De kinderen barsten in lachen uit en Gijs weet niet hoe snel hij weer plaats moet nemen op zijn positie. Ik doe moeite om mijn lach in te houden. Alles ziet er, afgezien van de geplette kerstrollen en de verlepte slingers, weer vredig uit. En het schuim op de hooibalen en het kribbetje kan best doorgaan voor sneeuw.
Jake heeft ezel Don gekalmeerd, brengt het beest naar Ties en geeft een zacht klopje op de schouder van de jongen.
Tina tikt op de microfoon en de stilte in de aula keert terug. ‘Lang geleden waren er een arme man en vrouw onderweg naar Bethlehem,’ klinkt haar stem door de geluidsboxen.
Het is mijn seintje om Janneke en Ties te wenken.
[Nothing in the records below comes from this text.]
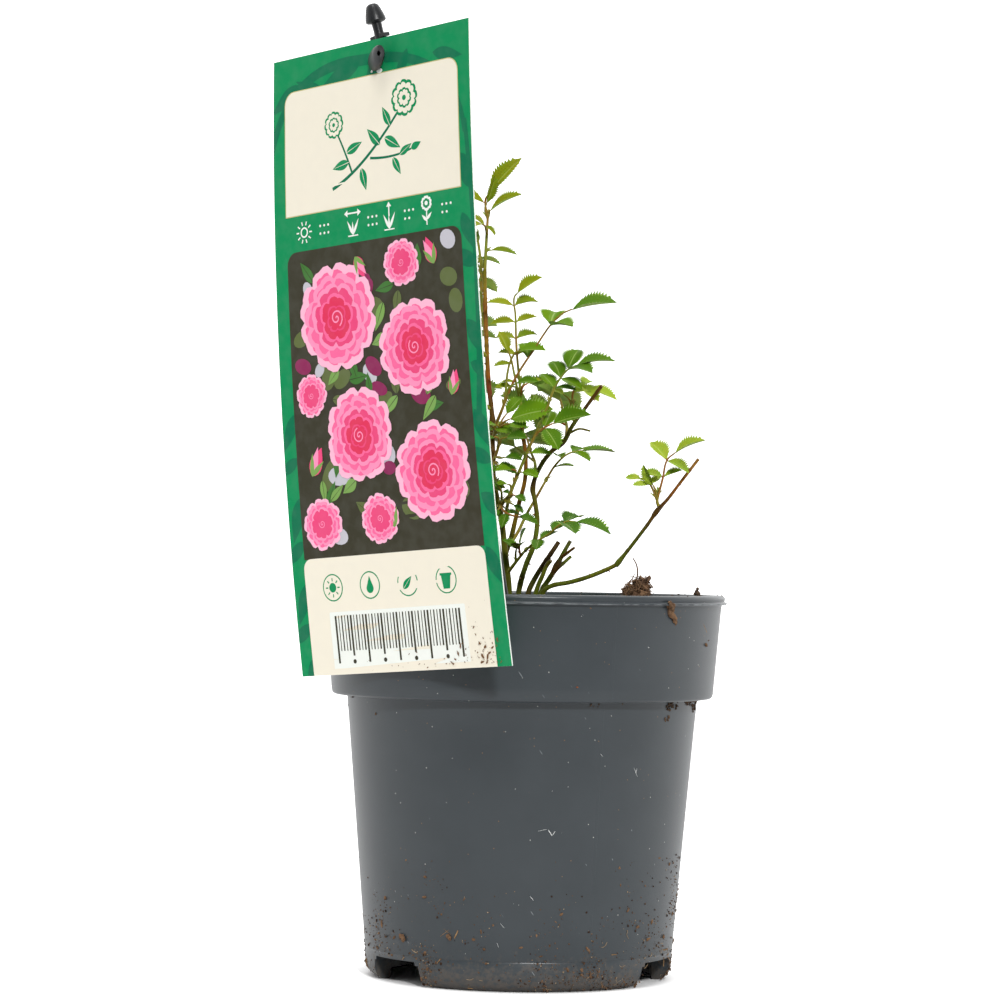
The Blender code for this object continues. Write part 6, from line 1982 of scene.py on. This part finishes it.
def camera_ray(tree):
    return tree.nodes.new("ShaderNodeLightPath").outputs["Is Camera Ray"]


def build_floor():
    floor = new_object("studio_floor", mesh_of("studio_floor", [
        (-FLOOR_SIDE, FLOOR_FRONT, 0), (FLOOR_SIDE, FLOOR_FRONT, 0), (FLOOR_SIDE, FLOOR_BACK, 0),
        (-FLOOR_SIDE, FLOOR_BACK, 0)], [(0, 1, 2, 3)]))
    finish = Finish("white_sweep", WHITE, 0.9, gloss=0.0)
    tree, seen = finish.tree, camera_ray(finish.tree)
    finish.colour = blended(tree, seen, (FLOOR_BOUNCE,) * 3, WHITE)
    # The glow starts beyond the pot's foot, so the floor under the pot stays dark.
    away = node(tree, "ShaderNodeVectorMath", {0: object_place(tree)}, operation="LENGTH")
    clear = ramp(tree, away.outputs["Value"], 0.046, 0.056, last=FLOOR_GLOW)
    fed(tree, finish.shader["Emission Color"], WHITE)
    fed(tree, finish.shader["Emission Strength"], maths(tree, "MULTIPLY", seen, clear))
    floor.data.materials.append(finish.done())


def build_world():
    """White to the eye, but it lights the plant less from the front than from the sides and
    back, so dark plastic shows its edges against it."""
    world = bpy.data.worlds.new("studio")
    bpy.context.scene.world = world
    world.use_nodes = True
    tree, ground = world.node_tree, world.node_tree.nodes["Background"].inputs
    place = tree.nodes.new("ShaderNodeTexCoord").outputs["Generated"]
    depth = node(tree, "ShaderNodeSeparateXYZ", {"Vector": place}).outputs[1]
    seen = maths(tree, "MULTIPLY", camera_ray(tree), SEEN_LIGHT)
    lit = ramp(tree, depth, -0.7, 0.6, FRONT_LIGHT, BACK_LIGHT)
    fed(tree, ground["Strength"], maths(tree, "MAXIMUM", lit, seen))
    fed(tree, ground["Color"], WHITE)


def build_studio():
    build_floor()
    build_world()
    for name, (towards, power, spread) in SUNS.items():
        light = bpy.data.lights.new(name, "SUN")
        light.energy, light.angle = power, radians(spread)
        lamp = new_object(name, light)
        lamp.rotation_euler = Vector(towards).to_track_quat("-Z", "Y").to_euler()
    camera = bpy.data.cameras.new("camera")
    camera.lens, camera.sensor_width = CAMERA_LENS, 36.0
    camera.clip_start = 0.05
    seat = new_object("camera", camera)
    seat.matrix_world = (
        Matrix.Translation(CAMERA_PLACE) @ Matrix.Rotation(CAMERA_YAW, 4, "Z")
        @ Matrix.Rotation(CAMERA_PITCH, 4, "X") @ Matrix.Rotation(CAMERA_ROLL, 4, "Z"))
    bpy.context.scene.camera = seat
    bpy.context.scene.view_settings.view_transform = "Standard"


build_studio()
build_pot()
build_compost()
build_clod()
build_card()
build_holder()
build_canes()
build_prickles()
build_foliage()
build_dirt()
build_strays()
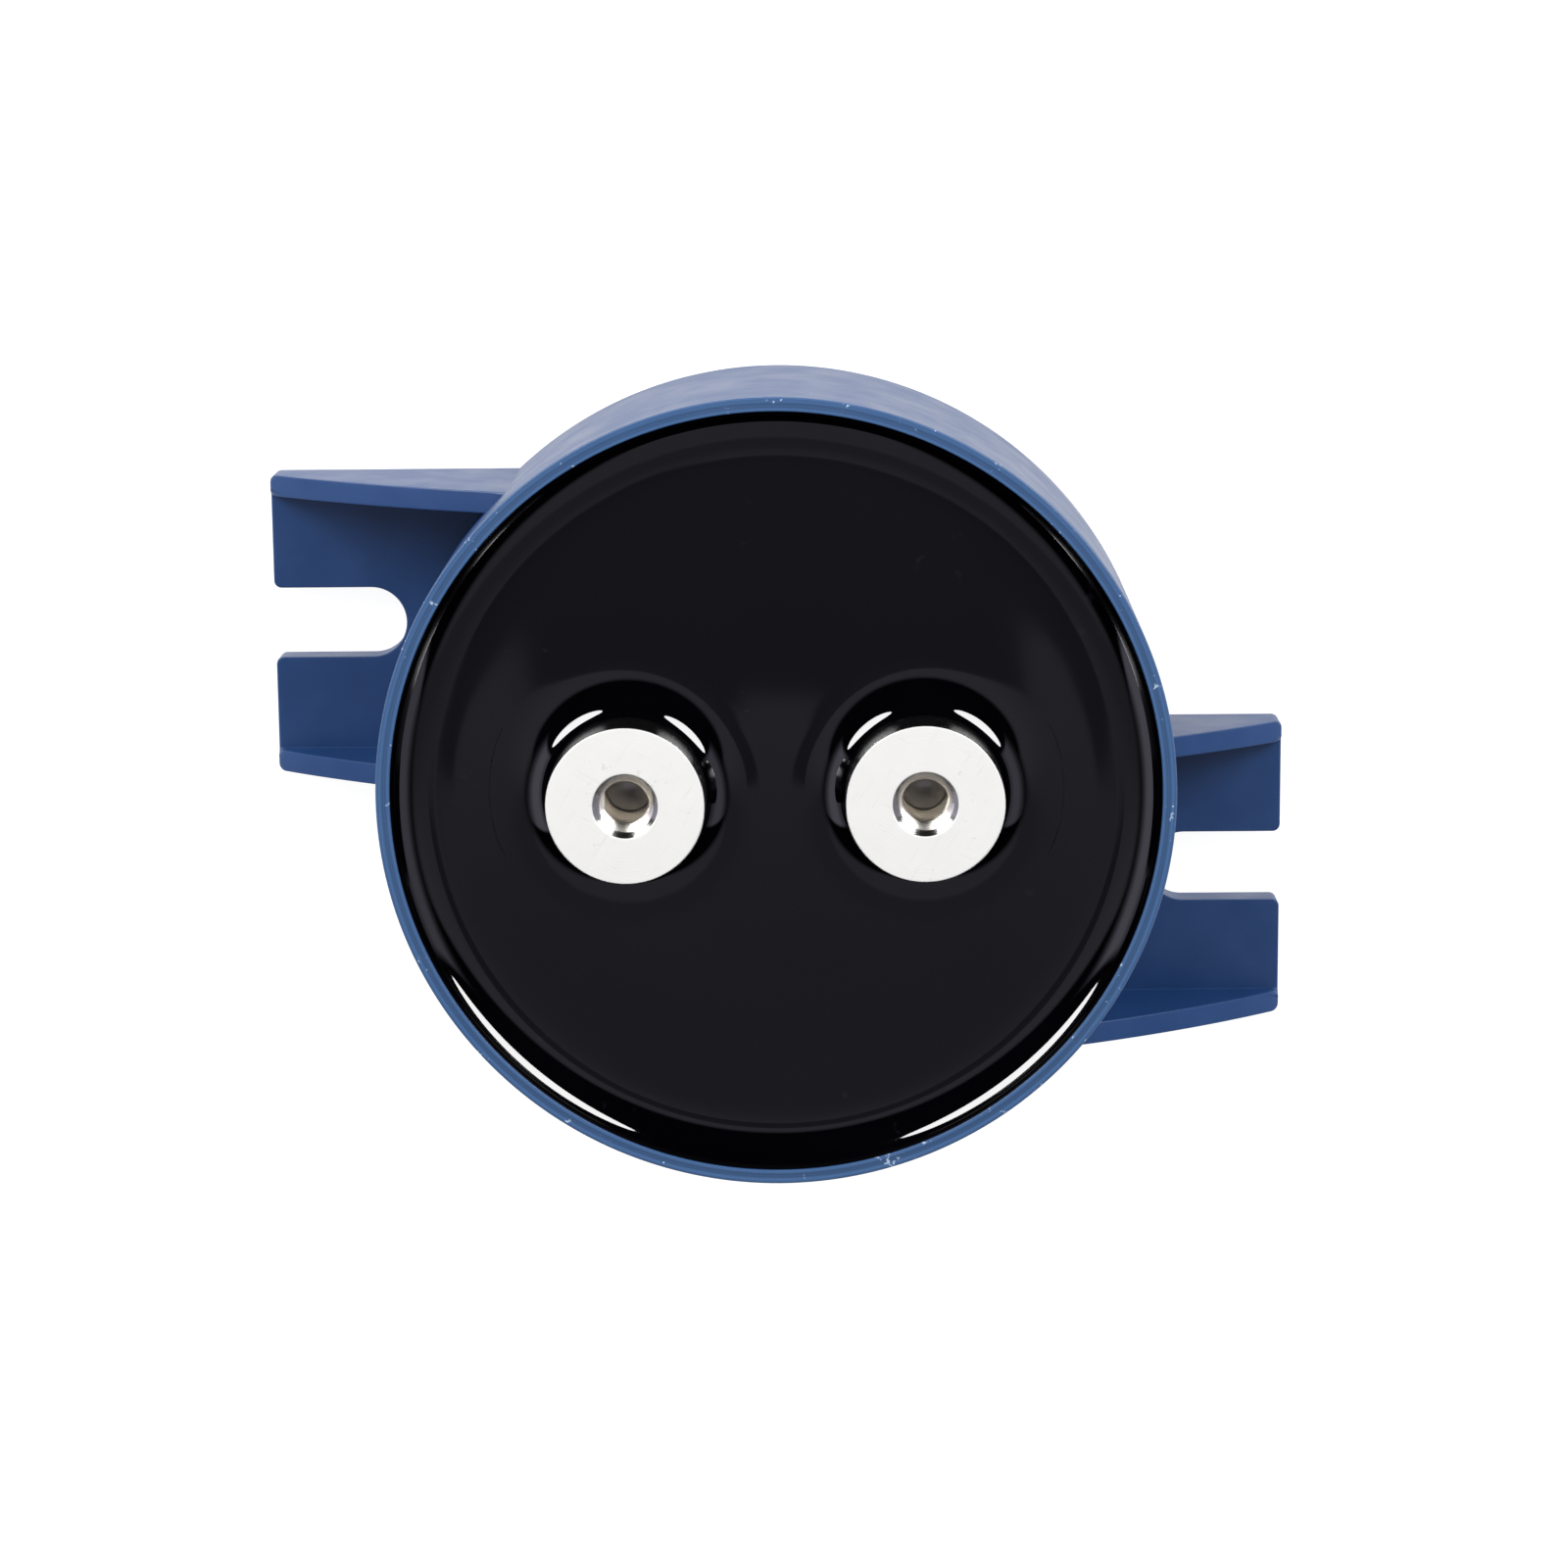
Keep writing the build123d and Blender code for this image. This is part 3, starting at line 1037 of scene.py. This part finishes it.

Volledig in hun rol lopen ze samen met Don door het gangpad naar de kerststal. Gelukkig is de ezel weer helemaal op zijn gemak. Ik ben ook wel opgelucht dat hij nog niet gepoept heeft.
‘Er is nergens een plek om te slapen,’ zegt Ties terwijl hij aan zijn nepbaard friemelt.
Janneke legt dramatisch haar hand op haar vierkante zwangerschapsbuik ‘Ik ben zo moe! Volgens mij kan de baby elk moment komen.’
Als Jozef en Maria de kerststal inlopen, valt mijn oog op een bergje bruine keutels in het kribbetje. Ik heb meteen antwoord op de vraag of Don zijn behoefte nog even kon ophouden tot na het kerstspel. Ik vrees dat de witte doek waarin kindeke Jezus gewikkeld is, niet meer schoon is.
In gedachten ga ik na waar ik ergens een nieuwe pop of schone kleertjes kan vinden, voordat Maria straks een met poep besmeurde baby in haar armen heeft en er in de schoolkrant zoiets als “Ook Jezus besmet met hetzelfde diarreevirus als het leerkrachtenteam” komt te staan.
Ik moet dit oplossen.
Snel sluip ik naar het klaslokaal en loop rechtstreeks naar de poppenhoek. Daar aangekomen zie ik dat het wiegje vol ligt met Transformers en Legoblokjes. De vloer is bezaaid met potloden. Het is duidelijk dat Shirley het laatste half uur geen controle meer over de klas had. Het is werkelijk een puinhoop.
‘Wat ben je aan het doen?’ vraagt Jake, met een stem die me spontaan bibberbenen bezorgt.